IT is ironic that I can't afford to move into a select home overlooking beautiful Poole Harbour... but spoonbills can.
Twenty-six are swanning around on Brownsea Island and who can blame them? I have nothing against the spoonbills moving into, arguably, the poshest neighbourhood in town. They look very distinguished, peering snootily down their huge beaks at the rest of us.
In fact, it is an honour to have such high-flying wild creatures close to our doorsteps.
I don't begrudge any creature a home... which is why I sympathise with the need to build flats and houses. There is something cock-eyed in a society that forces its young people to take flight from their home territory. Too many young people are forced to fly elsewhere because of the high price of housing.
But, equally, I don't like to see so many villas demolished, nor too much high-density development. Most families, after all, favour homes with gardens.
What's the option? One alternative would be to slap a tax on second homes. That deterrent might help keep prices down and give young people, praying to be able to afford to buy their first nest, a chance.
The flip side of "Flatsville-on-Sea" is that we are also losing a worrying amount of garden space to development and that must be a major threat to our wildlife.

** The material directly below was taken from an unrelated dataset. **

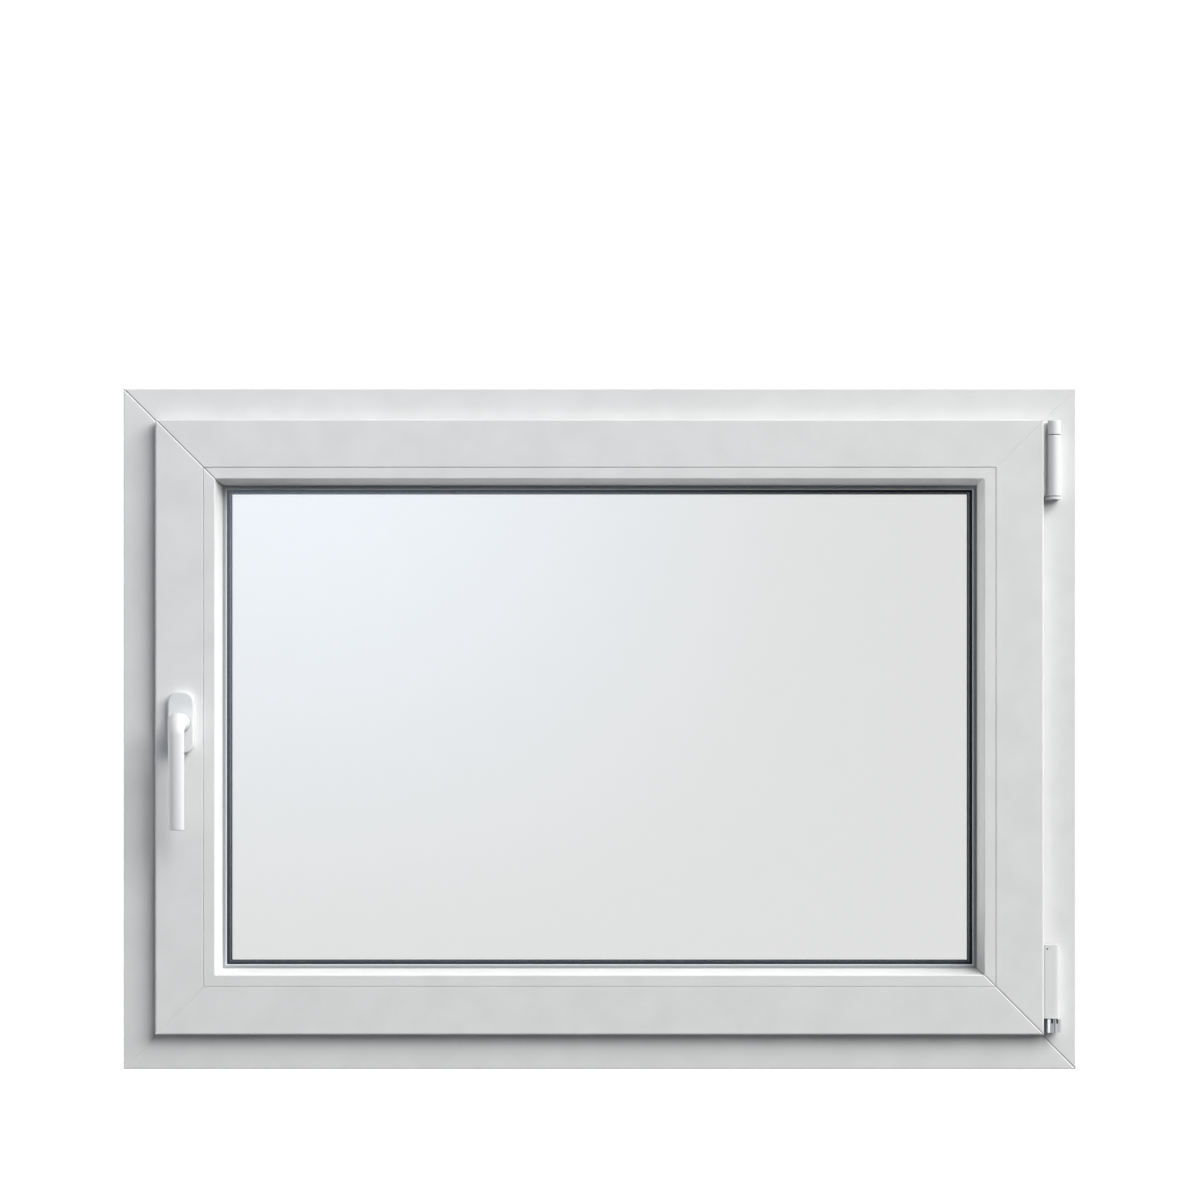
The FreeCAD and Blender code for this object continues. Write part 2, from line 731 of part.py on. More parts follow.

Suburban fauna are being forced to up sticks in a fight for survival because we are building on so many of the gardens that they share with us.
Creatures are losing their traditional habitat thanks, yet again, to us.
Many of our garden birds are at risk of declining in number, forced out by so much intense development.
Ironically, many of the flats going up instead are about the size of bird boxes. And cuckoo clocks.